Across the week, we also benefited from a number of guest speakers. This included a talk from Danny on the origins, current challenges and future of social psychology, a talk from Prof Iain Walker (University of Canberra) on increasing the real-world impact of social psychology and how to build this into the research process, a talk from Marc on engaging with media to facilitate research and increase impact, and a panel discussion on academic careers and professional development.
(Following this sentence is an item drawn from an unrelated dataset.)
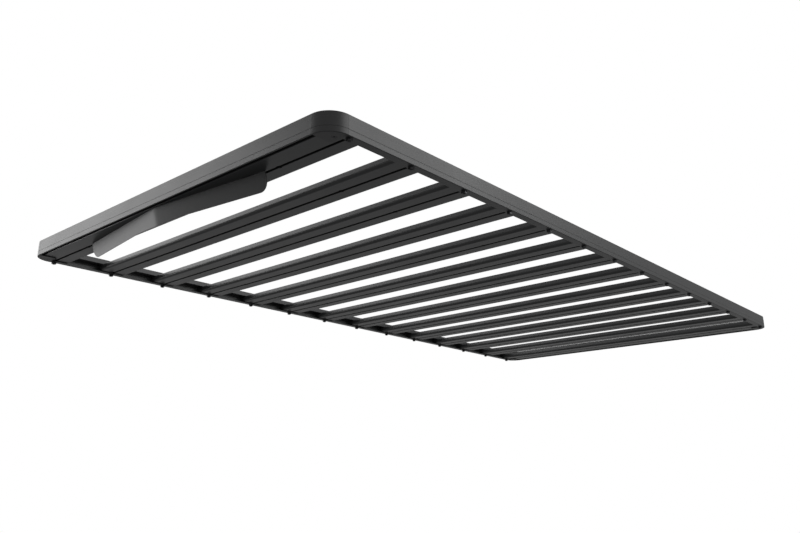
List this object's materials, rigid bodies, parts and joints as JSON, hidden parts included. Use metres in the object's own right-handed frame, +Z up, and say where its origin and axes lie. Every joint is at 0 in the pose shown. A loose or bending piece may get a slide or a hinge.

We really appreciated the discussion and scientific exchange, and are keen to pursue the collaborations developed over the summer school. We are planning to stay in contact with many of the other participants/instructors and foster additional projects. Apart from the streams, the summer school was very well organised, the atmosphere was amazing, and we got to meet incredibly friendly, diverse, and inspiring people. Our top highlights included: the many, many kangaroos on the campus, the beach in two-minute walking distance, and the nightly bonfires. It is also noteworthy that no major incidents occurred with regard to the hostile Australian wildlife (apart from numerous bug and mosquito bites, which, however, Jessica selflessly attracted for the most part). Also, Andre was happy to demonstrate the clear effects of not wearing sunblock (advice: do not underestimate the sun!).
We are extremely thankful for the precious experience, and the knowledge, collaborations, friendships, and memories we made.